Session 8 Preparation — Videos, Reading and Quizzes
Quizzes:
Do this Quiz on Session 8
as you watch the videos and do the reading (as listed below).
This document is a Microsoft Word document;
here is the same Quiz on Session 8 (pdf) as a PDF.
You can either:
- Download it and fill it in electronically, or
- Print it, fill it in by hand, and scan the result.
In either case, turn it in via the Session 8 Dropbox on our Moodle site.
Videos and Reading (online and textbook):
All of the following are required except the items labeled Optional are, well, optional
(i.e., things that may be interesting but do not directly pertain to your success in this course).
- The Wait Until Event Pattern and WHILE Loops
- Video:
-
Video (embedded in a web page) [7:34 minutes]
-
Video (as an mp4 that you can download if you want)
- Optional
textbook reading:
Section 4.1 — The WHILE Loop
(pages 156-162, 7 pages) and
Section 4.3 — Application: Processing Sentinel Values
(pages 166 - 169, 4 pages)
The above video and reading cover much the same material,
but with two very different presentations.

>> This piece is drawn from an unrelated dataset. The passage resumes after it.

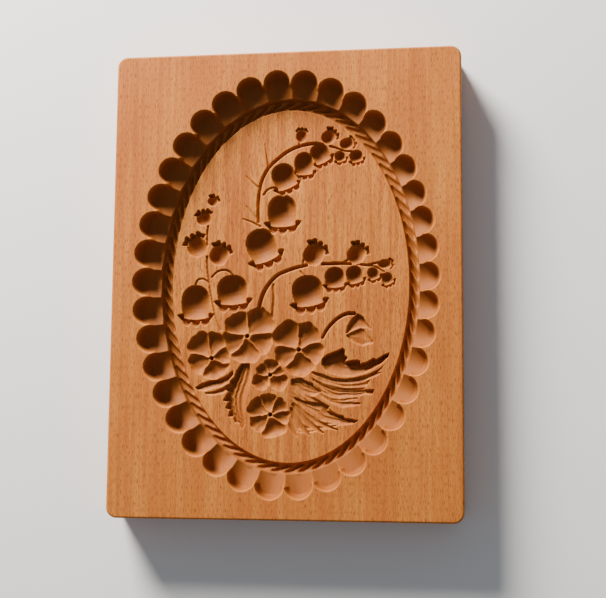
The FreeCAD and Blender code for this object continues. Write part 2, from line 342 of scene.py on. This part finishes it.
# stems: places along the middle, width at the start and at the end, depth
STEMS = [
    # the long stems, in pieces where flowers break them
    ([(-12.7, 27), (-12.9, 33), (-12.6, 39), (-11.8, 44), (-10, 48.5), (-7.5, 52), (-3.5, 55.5),
      (0, 58), (4, 59.8), (8, 60.8), (12, 61.1), (15, 60.5)], 1.5, 1.6, 1.5),
    ([(18.4, 59.8), (21, 59), (24, 57.8), (27, 57.3), (29, 57)], 1.1, 0.9, 1.3),
    ([(-28.7, -20), (-30, -17), (-31.5, -12), (-33, -5), (-34, 1), (-34.8, 6), (-35.2, 12)],
     1.0, 1.2, 0.7),
    ([(-35.2, 17), (-35.3, 21), (-35.1, 25.6)], 0.9, 1.0, 0.9),
    ([(-12.2, -12), (-11.3, -7.5), (-9.8, -3.5), (-7.5, 0.2), (-4, 3.6), (0, 5.4), (4, 6.7),
      (8.4, 7.7)], 1.8, 1.5, 1.7),
    ([(15.4, 8.2), (20, 8.3), (24, 8.3), (27.6, 8.1)], 1.5, 1.4, 1.6),
    ([(30.5, 7.9), (34, 7.5), (37, 7.1), (39.5, 6), (41.8, 4.6)], 1.2, 0.8, 1.3),
    ([(34.5, 7.5), (37.5, 8.2), (40.2, 8.6)], 0.9, 0.9, 1.1),
    ([(15.6, -23.4), (17.5, -20), (20, -17), (23, -14.6), (26, -13.3), (29, -13.2)],
     1.3, 1.7, 1.6),
    ([(-6, -0.5), (-5.6, -5), (-5.8, -10), (-6.2, -15)], 1.3, 1.3, 0.8),
    # twigs and flower stalks
    ([(-8.6, 52), (-9.4, 56), (-10.3, 61.5)], 1.1, 0.5, 0.8),
    ([(-12.8, 42), (-15.5, 44.4), (-18.6, 47.4)], 1.2, 0.5, 0.9),
    ([(-13.2, 28), (-15.5, 30.8), (-18.2, 34)], 1.1, 0.6, 0.7),
    ([(-12, 25), (-15.5, 26.8), (-19.6, 28.4)], 1.2, 0.7, 0.9),
    ([(-10.6, 39), (-9, 41), (-6.5, 42), (-4, 41.3), (-2.8, 39.5)], 1.0, 0.9, 1.0),
    ([(-40, 0), (-39.2, 1.7), (-37.5, 2.4), (-35.5, 1.6), (-34, 0)], 1.0, 0.8, 0.9),
    ([(-33, 3), (-30.8, 5.2), (-28, 6.1), (-25.5, 5.5), (-24, 4)], 0.8, 1.0, 0.9),
    ([(24.3, 8.5), (25.8, 9.6), (27.4, 10.3)], 1.0, 0.9, 1.1),
    ([(7.2, 7.5), (6.9, 9), (7.4, 10.5)], 0.8, 0.8, 1.0),
    ([(5.8, 5.2), (7.4, 3.4)], 0.7, 0.7, 0.7),
    ([(4.8, 59.5), (5, 62.8)], 0.8, 0.9, 0.9),
]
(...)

Choose what works best for you. In the reading, focus your attention on:
- The concept of looping until a condition is false,
per the nice example in Figure 2 on page 158.
- The notation for WHILE statements, per Syntax 4.1 on page 157.
- The distinction between count-controlled loops (sometimes called definite loops)
and event-controlled loops (sometimes called indefinite loops).
- Count-controlled loops are typically implemented by using FOR loops,
as we have been doing since Session 3.
- Event-controlled loops are loops per the wait-until-event pattern described in the video.
These are typically implemented by using WHILE loops.
- The concept of a sentinel — an input that signals the end of input
(and is not itself real data).
Aside: There are two basic approaches to event-controlled loops when
it is wrong to check the condition as the first act in the loop.
The video presents one style, the textbook another; either is fine.
Special Topic 4.1 acknowledges the video's style, in its discussion of using a break
statement to implement a loop and an half.
- Hand-Tracing
Textbook reading: Section 4.2 — Problem Solving: Hand-Tracing
(pages 163 - 165, 3 pages).
You will do hand-tracing on your first test;
this section is a nice example of the “how-to's” for doing so.